The operation in Baraawe, Somalia, was in response to the Sept. 21 attack on the upscale Westgate Mall in Nairobi that killed at least 67 people and significantly raised the profile of al-Shabab, which took responsibility for the raid.
Al-Shabab fighters repelled the assault, which killed at least one of the group's fighters, a spokesman for the Somalian organization told Reuters news agency.
"Westerners in boats attacked our base at Baraawe beach," said Abdiasis Abu Musab, a spokesman for al-Shabab. "No planes or helicopters took part in the fight."
The use of Navy SEALs suggested American officials had hoped to take members of the group into custody or collect physical evidence. Strikes on terrorism suspects that aim solely to kill are typically carried out with drone or missile strikes, so as to not put ground troops in harm's way. The U.S. official said the raid was suspended before the terror leader could be nabbed out of concern that a more aggressive assault may have resulted in civilian casualties.
"The U.S. military attempts to capture terrorists when at all possible," the official said.

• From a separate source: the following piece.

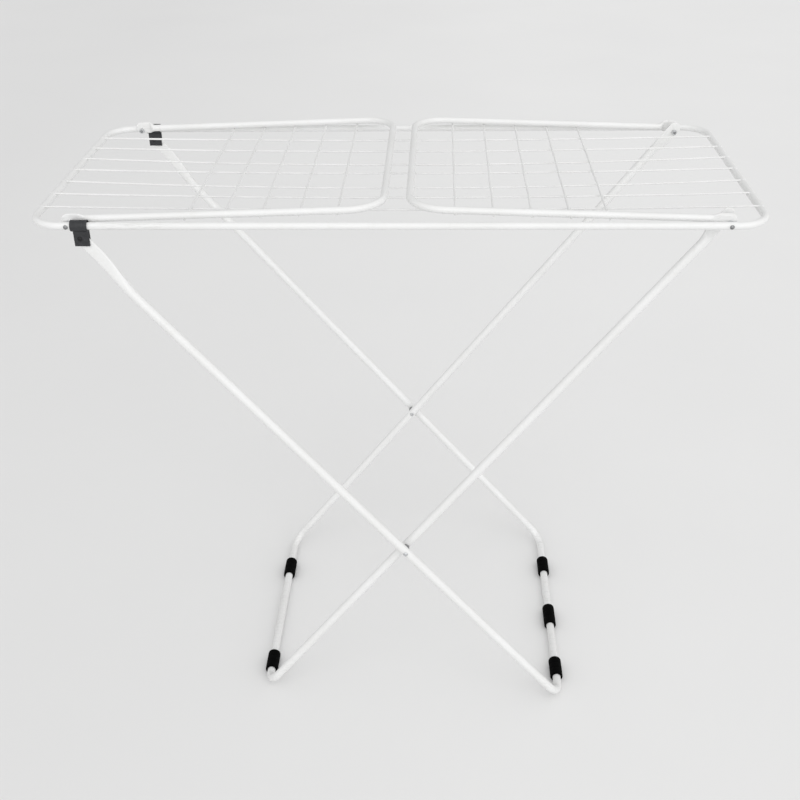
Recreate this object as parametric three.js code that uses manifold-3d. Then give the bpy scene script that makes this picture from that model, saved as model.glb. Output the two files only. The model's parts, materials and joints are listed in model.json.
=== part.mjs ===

The U.S. Navy and those of its allies maintain a robust presence along Africa's eastern shore, where piracy has become widespread.
Pentagon spokesman George Little would only say officials were not prepared to provide details of the raid, which he called "a counter-terrorism operation against a known al-Shabab terrorist."
Western officials have grown alarmed that a group that was believed to have had limited ability to operate outside Somalia is now willing to call on supporters, including dual national Somalis, to carry out attacks abroad.
Officials did not say which leader was the target. The involvement of Navy SEALs in Saturday's raid, which was first reported by the New York Times, appeared to mark the boldest U.S. strike in Somalia since a 2009 operation that killed Saleh Ali Saleh Nabhan, a senior al-Qaeda figure who was running the network's operations in Somalia.
Ruqai, the Libyan who was taken into custody, is listed as one of the FBI's most wanted terrorists. The bureau offered a $5 million bounty for information that led to his capture. He has been indicted in the Southern District of New York for his alleged role in the bombing of U.S. embassies in Dar es Salaam and Nairobi on Aug. 7, 1998.
Saturday's operation in Tripoli appeared to represent a coup for U.S. intelligence agencies in a country struggling to establish a civilian government after decades of authoritarian rule and a short civil war in 2011 that gave rise to powerful militias.